"Lithuania's military staff and allies execute airspace surveillance and control based on existing NATO procedures. For that purpose, an international Baltic Airspace Surveillance and Control Command operates in Karmėlava. It's part of NATO's combined airspace surveillance and control system. Officers from Lithuania, Latvia, and Estonia are on constant watch. Shifts are made up of specialists from all three Baltic states, they are not divided up on the basis of nationality," Skomantas Povilionis, spokesman for the chief of defense of Lithuania, told BNS.
The statement was issued after Arvydas Anušauskas, chairman of the Seimas Committee on National Security and Defence, said last week the Swedish plane which flew teddy-bears with pro-democratic messages to Belarus violated Lithuania's border due to a mistake by the Estonian shift in the Airspace Surveillance and Control Command.
"One minor mistake determines a lot. I think that in this case, a mistake was made as planes are on the radars and their speed is technically identified. Since there was no identification, there was no radio connection with the Swedish plane, tags were automatically put: an 'identified' plane took off from Pociūnai (aerodrome), and the lost plane returned to Lithuania's airspace, so they had to tag it as "non-identified". And then the whole system starts working, fighter jets are sent from Šiauliai. But it was tagged as 'identified'," Anušauskas told the Žinių Radijas (News Radio) on Saturday.
"What can I say? It was an Estonian shift. (…) There are Estonians, Lithuanians, Latvians in Karmėlava, it was an Estonian shift. What can we do… We cannot do anything to Estonian officers," He said.
Meanwhile, asked whether officers in Karmėlava made some mistakes and whether an investigation would be launched, Povilionis said that "officers follow procedures during their work."
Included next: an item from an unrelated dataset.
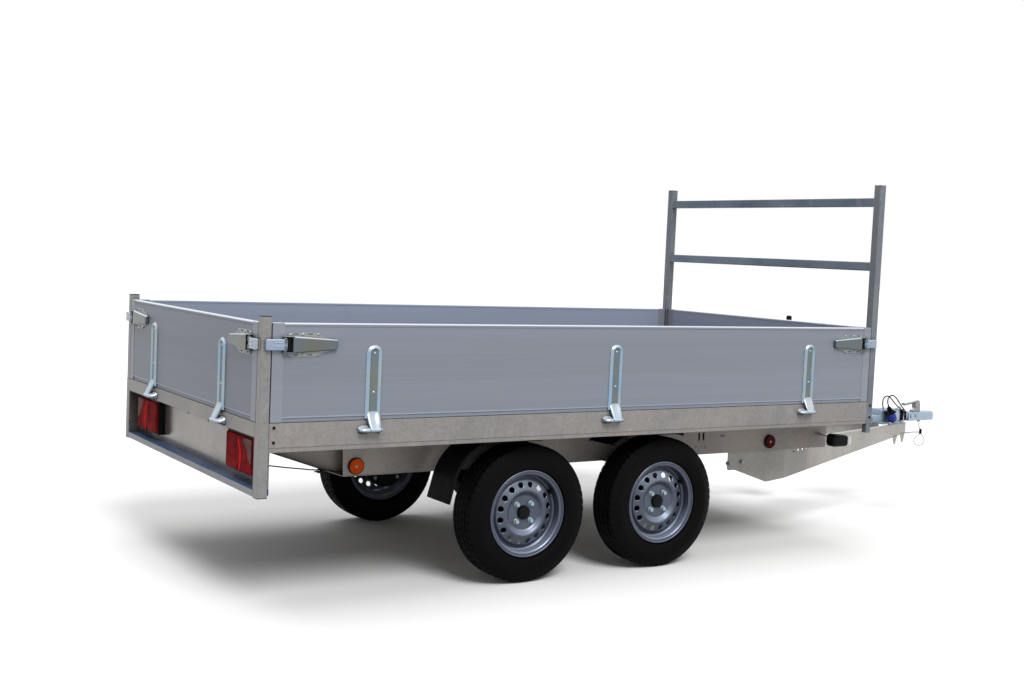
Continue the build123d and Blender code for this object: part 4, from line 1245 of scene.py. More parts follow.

"The Air Force of the Lithuanian army has analyzed how the international Baltic Airspace Surveillance and Control Command of the three Baltic states responded to the Swedish flight and presented proposals on the improvement of incident response procedures," he said.
Officers in Karmėlava are in charge of airspace surveillance and control, coordination of actions among national control and reporting units and NATO's Combined Air Operations Centre.